Attualità

Un miliardo di finanziamenti per la ricerca senza animali

di Ivano Tolettini -


Gli ultimi dati sul numero degli animali utilizzati nella ricerca e sperimentazione farmacologica italiana dimostrano il costante calo, si è arrivati a poco più di 400 mila all’anno, in presenza di metodi alternativi sempre più efficaci, favoriti dalla tecnologia. Sulle nostre colonne in questi mesi ci siamo occupati dei sistemi alternativi alla vivisezione, in linea con l’adozione di principi riconosciuti a livello internazionale, a cominciare dalle cosiddette “3 R”, dall’inglese “replacement, reduction and refinement”, vale a dire sostituzione, riduzione e perfezionamento delle sperimentazioni animali per spingere la comunità scientifica a ridurre le inutili sofferenze degli animali. Se l’obiettivo è una tabella di marcia per arrivare un giorno all’archiviazione della sperimentazione animale, nel presente la battaglia è concentrata sull’evoluzione delle tecniche di manipolazione delle cellule staminali e all’introduzione di nuove tecnologie ad esempio per ricostruire in vitro modelli di organo umano per superare il problema di specie.

In questa maniera, come hanno sottolineato i prof. Maurizio Muraca e Martina Pigazzi della Fondazione Città della Speranza di Padova, “lavoriamo direttamente su materiale umano con i cosiddetti organoidi e la creazione di mini-intestini che servono per studiare più da vicino i meccanismi di certe malattie rare dell’età pediatrica per potere valutare in quel contesto l’effetto dei farmaci”. È un cambiamento di paradigma che la comunità scientifica internazionale ha adottato da diversi anni, ormai, che permette grazie ad esempio alla stampa in 3D la possibilità di avere a disposizione modelli di organi umani come intestino, fegato, stomaco, reni, pancreas, cuore, tiroide ed altro, fino ad arrivare al cervello, per allargare la capacità di studio sia dei processi di base che delle patologie per arrivare a individuare farmaci adeguati alla cura. Se la ricerca avanza velocemente, tuttavia la fine dell’utilizzo degli animali nella sperimentazione è ancora purtroppo di là da venire. Anche perché ci sono tutte una serie di ripercussioni bioetiche sul fino a dove può spingersi la scienza. Anche se, come più ricercatori hanno sottolineato dal febbraio 2022, l’invasione dell’Ucraina da parte dell’armata di Putin ha segnato una cesura nello scambio di dati tra occidente e oriente, che già il Covid aveva messo a dura prova nei rapporti con la Cina.

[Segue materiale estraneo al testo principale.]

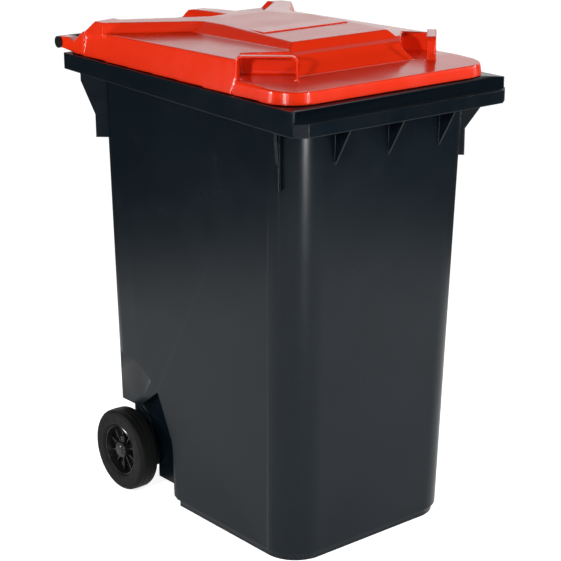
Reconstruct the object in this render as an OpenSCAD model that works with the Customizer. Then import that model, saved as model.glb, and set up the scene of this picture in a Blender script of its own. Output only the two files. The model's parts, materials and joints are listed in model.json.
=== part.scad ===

Come dire, quello che nell’emisfero occidentale è tenuto in gran conto dalla comunità scientifica, altrettanto non lo si può dire altrove. L’obiettivo di Bruxelles, com’è stato ribadito anche di recente in maniera ufficiale, è “quello di passare a un sistema normativo privo di sperimentazione sugli animali nell’ambito della legislazione sulle sostanze chimiche e continuare a sostenere con forza le alternative alla sperimentazione animale”. Non è un caso che negli ultimi vent’anni l’Unione Europea ha stanziato più di un miliardo di euro per favorire oltre 300 progetti di ricerca per “sviluppare alternative alla sperimentazione animale”. Sul punto il commissario europeo per il mercato interno, Thierry Breton, nell’ottica dello sviluppo di metodi alternativi nel quadro del programma “Orizzonte Europa” che per la ricerca e l’innovazione ha varato il piano 2021-2027 con stanziamenti per centinaia di milioni, afferma che “già da dieci anni la Ue fornisce un quadro più avanzato per la protezione del benessere degli animali.
EUROPA
Così dal divieto dei cosmetici testati sugli animali a partire dal 2013, la scienza si è evoluta e la Commissione europea valorizzerà nuovi metodi per accelerare i metodi di sperimentazione alternativi in tutte le sue politiche”. È un approccio graduale che non soddisfa le associazioni animaliste che vorrebbero un’azione più energica, poiché, come sottolinea la psicologa Federica Nin, che assieme al divulgatore scientifico Davide Nicastri ha edito un anno fa “la vera scienza non usa animali. Good Science versus Bad Science”, “il rifiuto di abbandonare questa metodica non è di natura scientifica bensì è racchiuso e concluso in un vuoto e logoro slogan privo di argomentazioni scientifiche, che i loro fautori declinano con il dogma: senza i modelli animali il progresso delle scienze si fermerebbe, essi sono indispensabili perché non c’è modo di sostituirli”. Ma sappiamo che non è più così, l’evoluzione del paradigma scientifico nelle ricerche ce lo dimostra.